There is a cemetery just over the Massachusetts line, coming from southern New Hampshire. As old graveyards go, it’s pretty standard fare for an old New England town. The stones are mostly slate, cool and a dark silver-blue.

Many years ago, a good friend of mine took me there on an overcast Veteran’s Day to see something unusual. Something easily over looked by the casual observer. As we walked out onto the mown grass, dotted with brown and crunchy leaves, we stepped carefully along the rows of stone and loss. Here and there, a place was left empty in the lines of mothers and fathers, sons and daughters. Places where the markers had fallen to the earth and been swallowed up by the passing of time. As is usual in these places, little flags flew at the foot of many of the stones. Men who had joined up to fight for their country in its many hours of need. The small banners of red white and blue fluttered silently in the early November breeze.

I looked with some interest at the various inscriptions to see where and when these brave souls served. Some had been in the War of 1812; some white marble stones showed the resting places of those who had gone to fight against the Confederate States during the American Civil War. Several were veterans of the Revolution of 1776. The original American Patriots.
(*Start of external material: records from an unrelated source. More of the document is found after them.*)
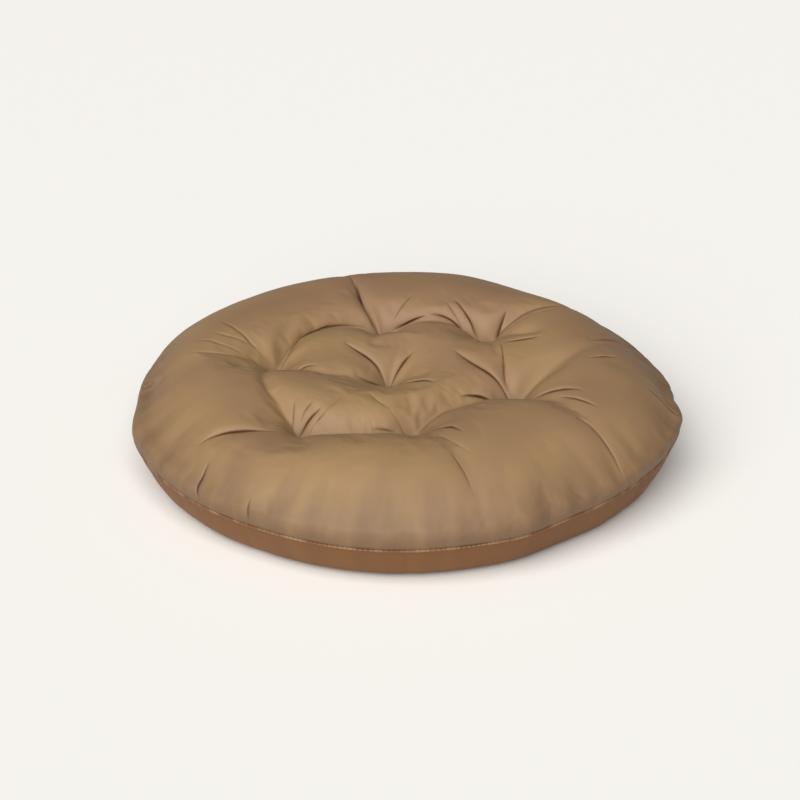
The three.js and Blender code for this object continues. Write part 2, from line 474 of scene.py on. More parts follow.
def crease_rows():
    """The creases, with those at the bottom of folds."""
    slits = [
        (PLACES[start], PLACES[end], bow, depth, SLIT_WIDTH)
        for start, end, bow, *_, depth in FOLDS
        if depth
    ]
    return slits + CREASES


def crease_places(row):
    """Places along the strong middle part of a crease."""
    (x0, y0), (x1, y1), bow = row[:3]
    share = np.linspace(*STRONG_PART, STRONG_PLACES)
    out = bowed(bow, share) / math.hypot(x1 - x0, y1 - y0)
    return np.stack([mix(x0, x1, share) - out * (y1 - y0), mix(y0, y1, share) + out * (x1 - x0)], 1)


def crease_sets(rows):
    """The set that each crease is in, so that those of one set lie apart."""
    places = [crease_places(row) for row in rows]
    sets = []
    for index, own in enumerate(places):
        gaps = np.full(len(LINE_SETS), np.inf)
        for other, number in zip(places[:index], sets):
            gap = np.linalg.norm(own[:, None] - other, axis=2).min()
            gaps[number] = min(gaps[number], gap)
        apart = np.flatnonzero(gaps > LINES_APART)
        sets.append(int(apart[0] if len(apart) else np.argmax(gaps)))
    return sets


def creases_at(x, y):
    """(drop, lines) of the creases at places of the flat panel. lines holds, for each set of
    creases, the distance to the left of the nearest one in its own widths, and how deep it is,
    from 0 to 1."""
    rows = crease_rows()
    drop = np.zeros_like(x)
    nearest = np.full((len(LINE_SETS), len(x)), np.inf)
    lines = np.zeros((len(LINE_SETS), 2, len(x)))
    for number, (start, end, bow, depth, width) in zip(crease_sets(rows), rows):
        share, side, past, _ = beside_line(start, end, bow, x, y)
        off = np.hypot(side, past)
        strength = 1 - np.abs(2 * share - 1) ** CREASE_TAPER
        wide = width * mix(CREASE_END, 1, strength)
        soft = np.hypot(off, CREASE_TIP) - CREASE_TIP
        groove = np.exp(-((soft / (CREASE_SPREAD * wide)) ** CREASE_FALL))
        lips = CREASE_LIP * np.exp(-(((off - LIP_PLACE * wide) / (LIP_WIDTH * wide)) ** 2))
        drop = drop + CREASE_CUT * depth * strength * (groove - lips)
        closer = off < nearest[number]
        near = np.exp(-((off / LINE_REACH) ** LINE_FALL))
        deep = np.clip(depth / FULL_DARK, 0, 1) * strength * near
        nearest[number] = np.where(closer, off, nearest[number])
        lines[number] = np.where(closer, (side / wide, deep), lines[number])
    return drop, lines


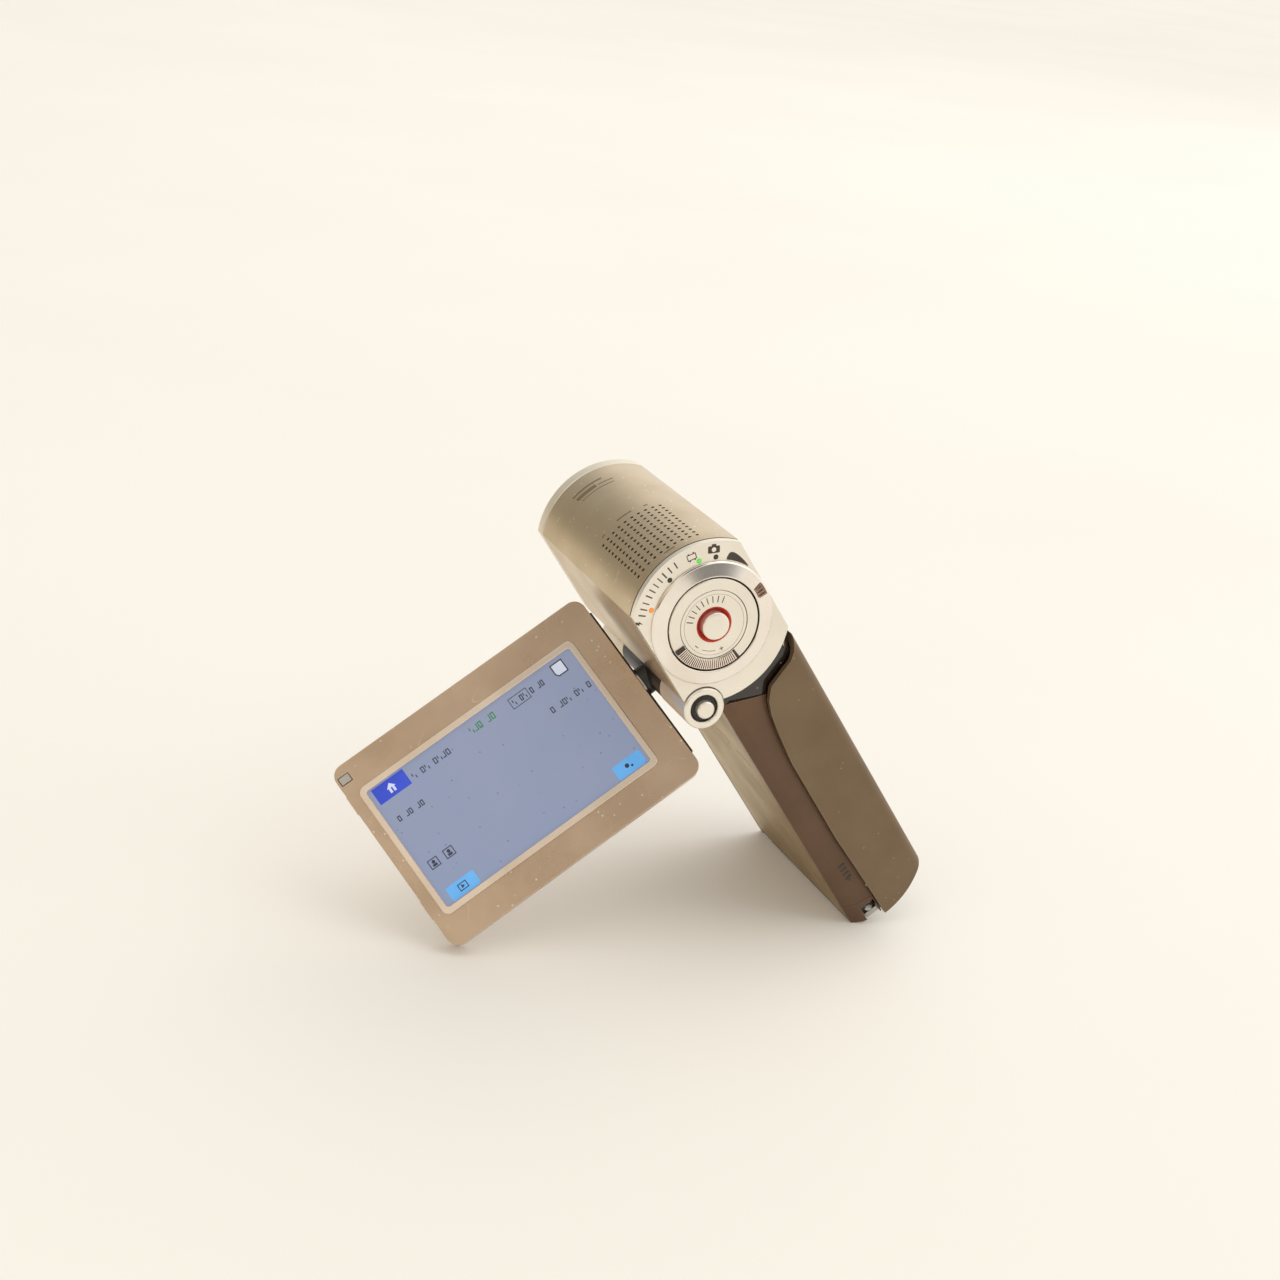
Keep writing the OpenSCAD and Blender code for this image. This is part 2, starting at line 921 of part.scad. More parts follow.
// Bright chip in the corner between neck and pad
module corner_trim() {
    color("#d8d4cd")
        intersection() {
            along_y(0.9, frame_y0 - 0.1)
                difference() {
                    translate([corner_trim_x, corner_trim_z])
                        square([1.7, 5]);
                    head_circle(head_r + 0.2);
                }
            linear_extrude(dial_z)
                grip_section(cover_wall + 0.1);
        }
}

// ---- Inside the grip --------------------------------------------------------------------
module chassis() {
    color("#9a9c9e") {
        difference() {
            intersection() {
                box(frame_x0, frame_x1, frame_y0, frame_y1, frame_z0, frame_z1);
                linear_extrude(dial_z)
                    grip_section(cover_wall + 0.2);
            }
            // Battery bay, open at the base
            box(frame_x0 + frame_wall, frame_x1 - frame_wall, frame_y0 + frame_wall,
                frame_y1 - frame_wall, frame_z0 - 1, bay_top);
            // Space for the main board
            box(frame_x0 + frame_wall, frame_x1 - frame_wall, frame_y0 + frame_wall,
                frame_y1 - frame_wall, bay_top + frame_wall, frame_z1 - frame_wall);
            // Cable way into the head
            box(-2, 9, 10, 45, frame_z1 - 4, frame_z1 + 6);
            // Side windows for the memory card's contacts and the speaker
            for (y = [8, 30])
                box(frame_x0 - 1, 0, y, y + 16, bay_top + 3, frame_z1 - 4);
            for (z = [14, 34])
                box(frame_x1 - 2, frame_x1 + 1, 10, 45, z, z + 15);
            box(1, 8, 6, 14, bay_top - 1, bay_top + 2);
        }
        // Ears that hold the pin of the base cover, webbed to the front wall
        for (side = [-1, 1])
            translate([side * (ear_x + ear_w / 2) - ear_w / 2, 0, 0])
                difference() {
                    union() {
                        rod_x(ear_r, 0, ear_w, pin_y, pin_z);
                        box(0, ear_w, pin_y - ear_r, pin_y + ear_r - 0.35, pin_z, web_z);
                        box(0, ear_w, pin_y - ear_r, frame_y1 - tiny, web_z - tiny, frame_z0 + 3);
                    }
                    rod_x(pin_r + tiny, -1, ear_w + 1, pin_y, pin_z);
                }
    }
}

module battery() {
    color("#4b4d52")
        box(-5.6, 12.3, 16.2, 46.8, 9.2, 54.2);
}

module card_slot() {
    color("#6b6e72")
        difference() {
            box(-5.6, 0.4, 3.6, 15.4, 14, 48);
            box(-4.3, -0.9, 4.6, 14.4, 13, 45);
        }
}

module memory_card() {
    color("#1e2a4a")
        box(-4, -1.2, 4.9, 14.1, 12.6, 43.6);
}

module main_board() {
    color("#2f5a3c") {
        box(5, 6, 6, 50, 56.4, 72.6);
        box(6, 7.6, 14, 26, 59, 70);
        box(6, 7.2, 30, 38, 60, 68);
        box(3.6, 5, 32, 44, 60, 70);
    }
}

module speaker() {
    color("#3a3a3d")
        rod_x(4.6, -5.7, -2.7, 38, 64);
}

module flash_window() {
    color("#e8ecef")
        along_y(frame_y1 + 0.1, grip_front - 0.05)
            flash_outline();
}

module dock_connector() {
    color("#2a2a2d")
        difference() {
            box(dock_x0, dock_x1, 9.2, 15.9, 4.6, 12.4);
            box(dock_x0 + dock_wall, dock_x1 - dock_wall, 10.8, 14, 3, 10);
        }
}

// Steel tongue for the wrist strap: a level plate with a round hole, hung from a stem
module strap_lug() {
    color("#c9c9c6")
        difference() {
            union() {
                box(lug_x0, lug_x1, 0.9, 4.2, 1, 2.4);
                box(lug_x0, lug_x1, 3.4, 4.2, 1, 12);
            }
            translate([(lug_x0 + lug_x1) / 2, 2.2, 0])
                cylinder(r = strap_hole_r, h = 3);
        }
}

// ---- Base cover -------------------------------------------------------------------------
// Curved skin of the base between x0 and x1, and y0 and y1
module base_skin(x0, x1, y0, y1) {
    intersection() {
        box(x0, x1, y0, y1, -1, 12);
        along_y(0, grip_front)
            translate([0, base_r])
                difference() {
                    circle(r = base_r);
                    circle(r = base_r - cover_t);
                }
    }
}

module base_cover() {
    color("#6a5747")
        difference() {
            union() {
                base_skin(left_face_x, cover_right_x, strip_in_y - 0.2, cover_front_y);
                base_skin(1.5, cover_right_x, 0.98, strip_in_y);
                // Rear grip block below the strip
                intersection() {
                    linear_extrude(dial_z)
                        strip_section();
                    along_y(-1, 6)
                        difference() {
                            strip_region(seam);
                            above_split(-seam / 2);
                        }
                }
                // Knuckles outside the chassis ears
                for (side = [-1, 1])
                    translate([side * (knuckle_x + ear_w / 2) - ear_w / 2, 0, 0]) {
                        rod_x(ear_r + 0.3, 0, ear_w, pin_y, pin_z);
                        box(0, ear_w, pin_y - ear_r - 0.3, pin_y + ear_r + 0.3, 1, pin_z);
                    }
            }
            rod_x(pin_r + run_gap, -pin_half - 1, pin_half + 1, pin_y, pin_z);
            // Thin lip under the left plate, cut short where the cover swings past it
            box(left_face_x - 1, left_face_x + 1.4, 3.5, 60, 2.4, 12);
            box(left_face_x - 1, left_face_x + 1.4, pin_y - 1.2, 60, -1, 12);
            // Notch for the strap lug
            box(lug_x0 - 0.3, lug_x1 + 0.3, -1, 4.6, -1, 4.6);
            // Window for the dock connector
            box(dock_x0 + 0.6, dock_x1 - 0.6, 10.2, 17, -1, 5);
        }
}

module cover_pin() {
    color("#a9abad")
        rod_x(pin_r, -pin_half, pin_half, pin_y, pin_z);
}

// ---- Output -----------------------------------------------------------------------------
stance() barrel_shell();
stance() front_cap();
stance() cap_gasket();
stance() lens_bezel();
stance() cover_guide();
stance() upper_lens_cover();
stance() lower_lens_cover();
stance() lens_barrel();
stance() front_lens();
stance() zoom_carriage();
stance() sensor_board();
stance() back_plate();
stance() mode_ring();
stance() mode_ring_clip();
stance() thumb_tab();
stance() zoom_ring();
stance() hub_disc();
stance() light_ring();
stance() start_button();
stance() dial_base();
stance() control_board();
stance() movie_light();
stance() charge_light();
stance() mode_marks();
stance() mic_board();
stance() photo_bezel();
stance() photo_button();
stance() hinge_pin();
stance() hinge_block();
stance() front_knuckle();
stance() hinge_cradle();
stance() tilt_shaft();
stance() hinge_bracket();
stance() panel_frame();
stance() screen_bezel();
stance() screen_glass();
stance() display_module();
stance() panel_back();
stance() panel_edge_strip();
stance() panel_catch();
stance() panel_screws();
stance() right_cover();
stance() rear_strip();
stance() front_strip();
stance() left_plate();
stance() neck_trim();
stance() corner_trim();
stance() chassis();
stance() battery();
stance() memory_card();
stance() card_slot();
stance() main_board();
stance() speaker();
stance() flash_window();
stance() dock_connector();
stance() strap_lug();
stance() base_cover();
stance() cover_pin();
stance() forward_side_button();
stance() rear_side_button();
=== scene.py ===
"""Looks of a slim pocket camcorder that stands propped on its open screen.

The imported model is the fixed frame. Each sub-assembly is a class that dresses its CAD nodes or
builds finer pieces over them. Sizes are in millimetres in each class's own place, and every
finished mesh is in metres in the frame's coordinates.
"""

import json
import logging
import math
from dataclasses import dataclass
from enum import Enum
from functools import partial
from typing import Sequence

import bmesh
import bpy
from mathutils import Matrix, Vector


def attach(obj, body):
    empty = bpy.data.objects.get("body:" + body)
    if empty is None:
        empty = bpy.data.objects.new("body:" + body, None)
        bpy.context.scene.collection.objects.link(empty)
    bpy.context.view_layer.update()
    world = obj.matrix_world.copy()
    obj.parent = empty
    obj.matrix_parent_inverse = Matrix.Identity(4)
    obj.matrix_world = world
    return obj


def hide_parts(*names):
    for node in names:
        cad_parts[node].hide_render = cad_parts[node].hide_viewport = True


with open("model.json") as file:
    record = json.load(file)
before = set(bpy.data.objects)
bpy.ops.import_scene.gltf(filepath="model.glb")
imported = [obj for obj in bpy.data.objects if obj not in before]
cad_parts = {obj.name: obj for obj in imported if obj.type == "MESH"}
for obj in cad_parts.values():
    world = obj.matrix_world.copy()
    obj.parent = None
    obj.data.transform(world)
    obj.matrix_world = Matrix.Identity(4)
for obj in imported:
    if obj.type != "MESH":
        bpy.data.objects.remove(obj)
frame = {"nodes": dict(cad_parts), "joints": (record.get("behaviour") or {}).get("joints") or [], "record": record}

LOG = logging.getLogger("camcorder")
MM = 0.001
Point2 = tuple[float, float]
Rgb = tuple[float, float, float]


# ---- Places ---------------------------------------------------------------------------------
@dataclass(frozen=True)
class Place:
    """A local set of axes, in which a piece is drawn in millimetres."""

    origin: Vector
    x: Vector
    y: Vector
    z: Vector

    def matrix(self) -> Matrix:
        """Matrix from local millimetres to the frame's metres."""
        turn = Matrix((self.x, self.y, self.z)).transposed().to_4x4()
        return Matrix.Translation(self.origin) @ turn @ Matrix.Scale(MM, 4)

    def at(self, x: float, y: float, z: float) -> Vector:
        """Point in the frame, in metres, of a local point in millimetres."""
        return self.matrix() @ Vector((x, y, z))


class Places:
    """The upright body's axes, the dial's and the screen panel's, read from the record's joints."""

    DIAL_HEIGHT = 98.5
    HINGE = (-11.8, 81.2)
    SCREEN_LEAN = 37.9

    def __init__(self) -> None:
        """Reads the axes from joints whose directions follow the body."""
        joints = {joint["name"]: joint for joint in frame["joints"]}
        right = Vector(joints["forward_key_press"]["axis"]).normalized()
        ahead = -Vector(joints["mode_turn"]["axis"]).normalized()
        up = right.cross(ahead)
        dial = Vector(joints["mode_turn"]["pos_m"])
        base = dial - up * self.DIAL_HEIGHT * MM
        self.body = Place(base, right, ahead, up)
        self.dial = Place(dial, right, up, -ahead)
        self.hinge = Place(self.body.at(self.HINGE[0], 0, self.HINGE[1]), right, up, -ahead)
        lean = math.radians(90 - self.SCREEN_LEAN)
        down = -ahead * math.cos(lean) - up * math.sin(lean)
        out = -ahead * math.sin(lean) + up * math.cos(lean)
        self.panel = Place(Vector(joints["screen_tilt"]["pos_m"]), -right, down, out)


# ---- Node tools -----------------------------------------------------------------------------
def feed(tree: bpy.types.NodeTree, socket: object, value: object) -> None:
    """Links an output socket into an input socket, or sets the input to a plain value.

    Args:
        tree: tree that holds the sockets.
        socket: input socket.
        value: output socket, number or colour.
    """
    if isinstance(value, (int, float, tuple)):
        socket.default_value = value
    else:
        tree.links.new(value, socket)


def math_node(tree: bpy.types.NodeTree, kind: str, a: object, b: object = 0.5) -> object:
    """Adds a Math node.

    Args:
        tree: tree to add it to.
        kind: operation.
        a: first input, a socket or a number.
        b: second input, a socket or a number.

    Returns:
        The output socket.
    """
    node = tree.nodes.new("ShaderNodeMath")
    node.operation = kind
    for slot, value in enumerate((a, b)):
        feed(tree, node.inputs[slot], value)
    return node.outputs[0]


# ---- Shader node groups ---------------------------------------------------------------------
class Effect(Enum):
    """Surface effects that are shared by several finishes."""

    GRAIN = "surface_grain"
    SPECKS = "dust_specks"
    HAIRLINES = "hairline_scratches"
    WEAR = "edge_wear"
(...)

As we rounded a row of leaning stones, a small flag caught my eye. My friend was already standing there looking down and reading the inscription. Here lay the mortal remains of a man who had served his country and died while in its service. He had not been killed in action but must have succumbed from an accident or illness. The stone told us little more than his name, rank, age and unit he served with. The diminutive Union Jack fluttered proudly. Here lay a junior officer of the Royal British Army, having passed away in a land far from home and his roots. He had died in 1772, a loyal subject of his Majesty, the King of England.

british

With his hour of passing, this man had missed so much suffering and conflict that was to come. Where he would have wound up, is pure speculation. Would he have been true to his station and employ? Would he have fought the Rebels with his all or, like many who had lived here among the colonists for so long, would he have defected from the ranks and become a quiet farmer with land of his own to plow? Who is to know?

What was left is a tastefully decorated slate, leaning with time and a small British flag placed by those whom he would never know. It flies among the flags of a country that he would never live to see emerge. Today is Veteran’s Day and today, I shall remember him. Though his name has slipped my mental grasp, I’ll imagine him walking happily along on a sunny day, long, long ago. Down a cart path and into the village he would go, thinking how full of marvel and opportunity this new land was.